Reporter: Handoyo, Herlina KD, Muhammad Yazid | Editor: Adi Wikanto
JAKARTA. Sejak September lalu, pemerintah rajin meluncurkan serangkaian paket kebijakan ekonomi untuk memulihkan roda ekonomi nasional.
Namun, dari kebijakan yang telah meluncur, belum seluruhnya bisa terealisasi.
Alhasil, efek obat penangkal krisis ini pun belum terasa.
Bila tak ada aral melintang, hari ini pemerintah akan kembali mengumumkan paket kebijakan ekonomi jilid VI.
Rencananya, paket kebijakan ini akan berisi tentang fasilitas kemudahan di Kawasan Ekonomi Khusus (KEK), aturan tentang sumber daya air dan sistem penyediaan air minum serta aturan tentang Indonesia National Single Window (INSW).
Tapi, bila menengok ke belakang, paket kebijakan ekonomi jilid I-V masih minim efeknya bagi masyarakat.
Bahkan, hingga kini masih ada aturan dalam paket kebijakan ekonomi I-V belum rampung direvisi.
Ambil contoh dalam paket kebijakan ekonomi jilid I.
Dalam paket kebijakan ini setidaknya ada 134 aturan yang akan dirombak.
Dari 134 beleid yang akan dirombak dalam paket kebijakan jilid I, perinciannya ada 17 PP, 11 peraturan presiden (perpres), 2 instruksi presiden (inpres), 96 permen, dan delapan peraturan lainnya.
Tapi, hingga kini belum seluruh aturan dalam paket deregulasi itu rampung.
Deregulasi di Kementerian Perdagangan (Kemdag) misalnya, dari 32 aturan yang harus dirombak, kini masih ada 12 aturan yang belum selesai direvisi.
Beberapa aturan yang belum selesai direvisi antara lain tentang impor limbah B3, perdagangan minuman beralkohol (minol), impor barang modal bukan baru, ekspor impor beras, impor produk gula, impor besi baja dan aturan impor garam.
Ketua tim Deregulasi Kemdag Arlinda berdalih, belum rampungnya revisi aturan di Kemdag lantaran Kemdag harus berhati-hati dan mencermati dengan seksama dalam menyusun revisi kebijakan.
"Kami duduk bersama, sehingga ketika kebijakan keluar menjadi kesepakatan bersama (melibatkan pihak-pihak terkait)," ujarnya.
Menteri Koordinator Perekonomian Darmin Nasution juga mengakui, paket kebijakan pertama yang disusun sebelumnya terlalu ambisius.
Alhasil, proses perombakannya memakan waktu lama.
Darmin juga bilang, hingga kini pemerintah juga belum bisa menilai perbaikan-perbaikan yang sudah dicapai melalui sejumlah kebijakan di dalam paket kebijakan I hingga V.

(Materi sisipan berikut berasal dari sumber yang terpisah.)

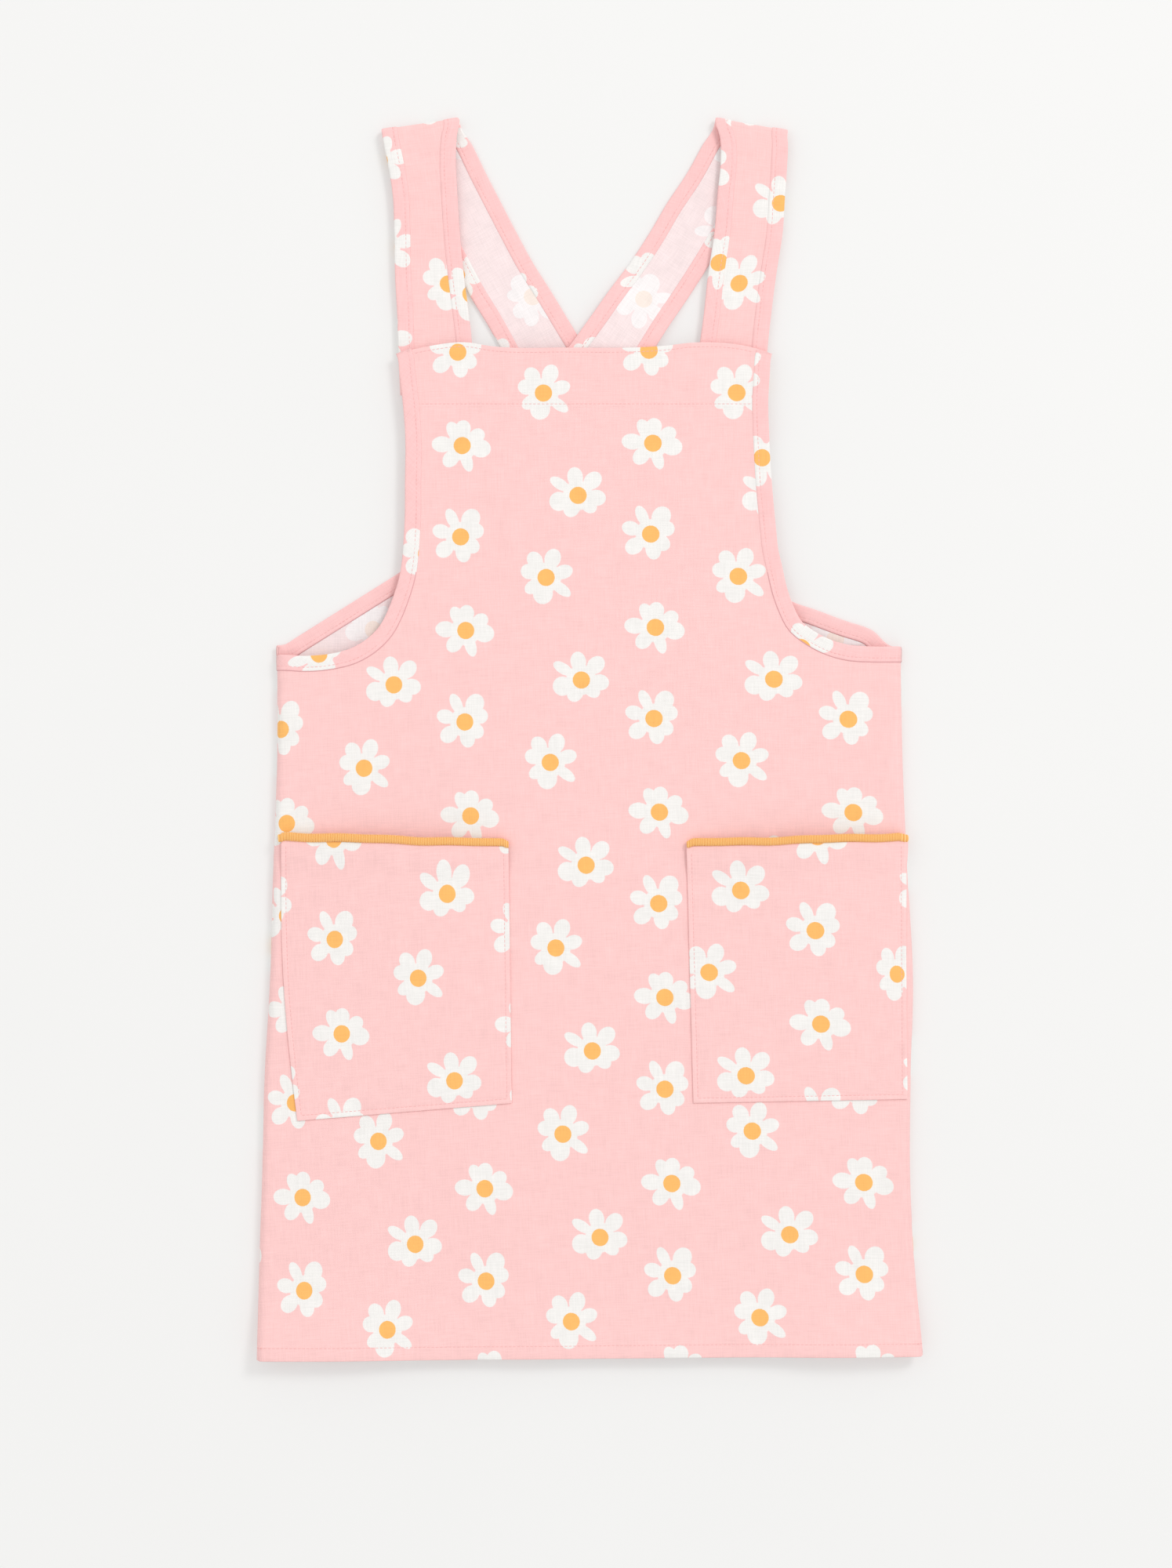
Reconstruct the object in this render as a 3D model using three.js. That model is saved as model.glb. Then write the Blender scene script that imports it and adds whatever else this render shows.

Meski begitu, ia meyakini dampak dari paket kebijakan ekonomi akan terasa dalam beberapa waktu ke depan.
Maklum, bila dirunut lagi, serangkaian paket kebijakan yang digelontorkan pemerintah minim kebijakan yang bisa mendongkrak daya beli.
Sebagian besar isi paket kebijakan lebih mengarah pada upaya mendorong industri nasional.
Akibatnya, baru sebagian dari isi paket kebijakan yang bisa dirasakan langsung oleh masyarakat.
Beberapa diantaranya adalah penurunan harga solar Rp 200 per liter, diskon tarif listrik bagi industri untuk jam-jam tertentu, insentif diskon pajak atas bunga deposito milik eksportir yang masuk dalam paket kebijakan ekonomi jilid II.
Selain itu ialah kebijakan penghapusan pajak pertambahan nilai (PPN) untuk alat transportasi terutama bagi sektor galangan kapal, kereta api, pesawat dan suku cadang.
Di sisi percepatan izin investasi, Badan Koordinasi Penanaman Modal (BKPM) juga telah merevisi Peraturan Kepala BKPM Nomor 5 Tahun 2003 terkait Pedoman dan Tata Cara Perizinan dan Non Perizinan, dan Peraturan Kepala BKPM Nomor 3 Tahun 2012.
Selain itu, BKPM telah mengaplikasikan perizinan tiga jam yang termuat dalam paket kebijakan jilid III.
"Selama investor memenuhi syarat komitmen investasi Rp 100 miliar dan menyerap 1.000 orang tenaga kerja, kami sanggup keluarkan izin dengan cepat," kata Himawan Hariyoga, Deputi Promosi Penanaman Modal BKPM.